John Fekner
John Fekner is considered one of the most "famous unfamous" artists working in New York in the late 1970s and 1980s. He set his urban poetry to music, then transformed the words into stark public phrases, which, in journalistic typography, flooded like graffiti onto the buildings of a decaying metropolis that was beginning to be swallowed up by gentrification. He was part of the vibrant New York art scene of the time, exhibiting alongside Keith Haring, David Wojnarowicz, Jenny Holzer and others, and as one of the first Space Invaders, in tandem with Don Leicht, he took over the Bronx with the distinctive motifs of the computer game of the same name.
The documentary retrospective exhibition of John Fekner (1950, New York) at the Match Gallery will reveal the diverse layers of sixty years of his rich but overlooked artistic legacy, and perhaps even touch on his family roots in a segment. Interestingly, before World War I, John's father Ivan Fekner was born in Ljubljana, on Karlovška Street, not far from our gallery.

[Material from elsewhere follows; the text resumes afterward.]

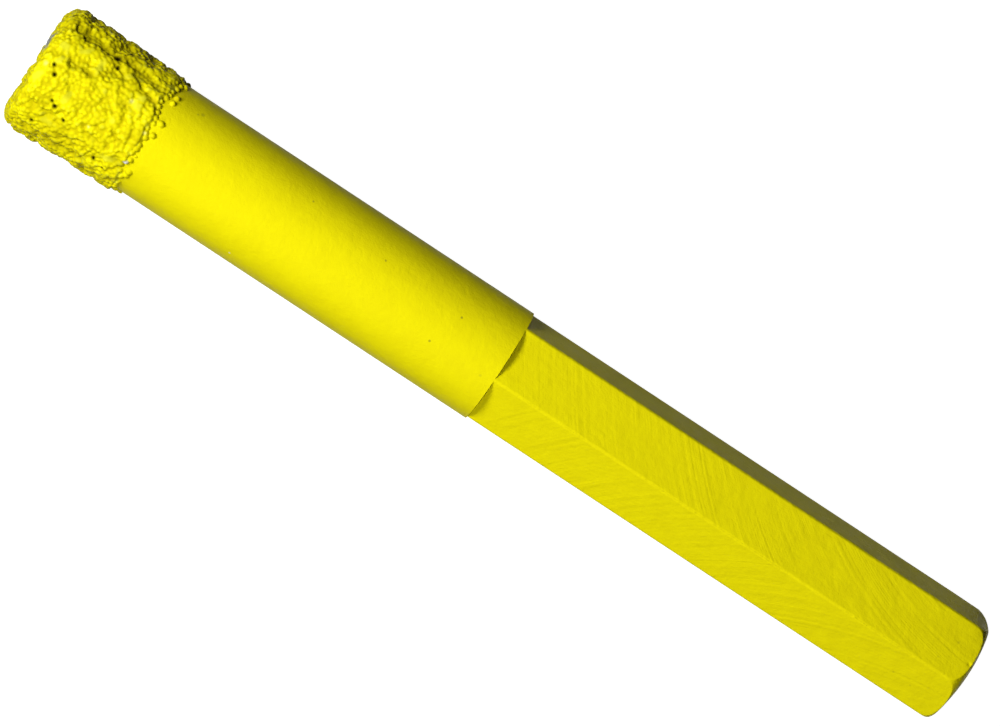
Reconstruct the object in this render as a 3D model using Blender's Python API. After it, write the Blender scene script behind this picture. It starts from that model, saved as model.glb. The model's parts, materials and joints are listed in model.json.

Fekner never limited his work to a single art form. His poetry of street art turned into video projects, animations, sculptures and public actions. For example, Fekner's Warning Signs, a graffiti crusade from the 1970s, not only crowned the dangerous decay of New York, but also seeded the emerging culture of hip-hop through the beginnings of street art.
In a world obsessed with technical visuals, Fekner has been and continues to be involved with mass media control, digital addiction, corporate greed and chemical environmental devastation, while raising public awareness of the indigenous peoples who lived but were displaced and erased from the greater New York area.
Despite all this, Fekner has remained more or less anonymous by choice. That's just the way John is - Just John ... and so on*.
*the title of the exhibition derives from the common colloquialism of ending what is said with ... and so on, to suggest what else might be said on a particular topic, or to read into the unspoken
On this exhibition we are collaborating with Brad Downey, documentary filmmaker and archivist of Fekner's artistic legacy.
Location
Trg francoske revolucije 7
1000 Ljubljana
T +386 1 24 12 590
T +386 1 24 12 500
E galerija.vzigalica@mgml.si
Opening hours
Tuesday–Sunday: 10 a.m.–6 p.m.
Monday: Closed
1 January, 1 November, 25 December: Closed
24 and 31 December: 10 a.m.–2 p.m.
Tickets
Free entry.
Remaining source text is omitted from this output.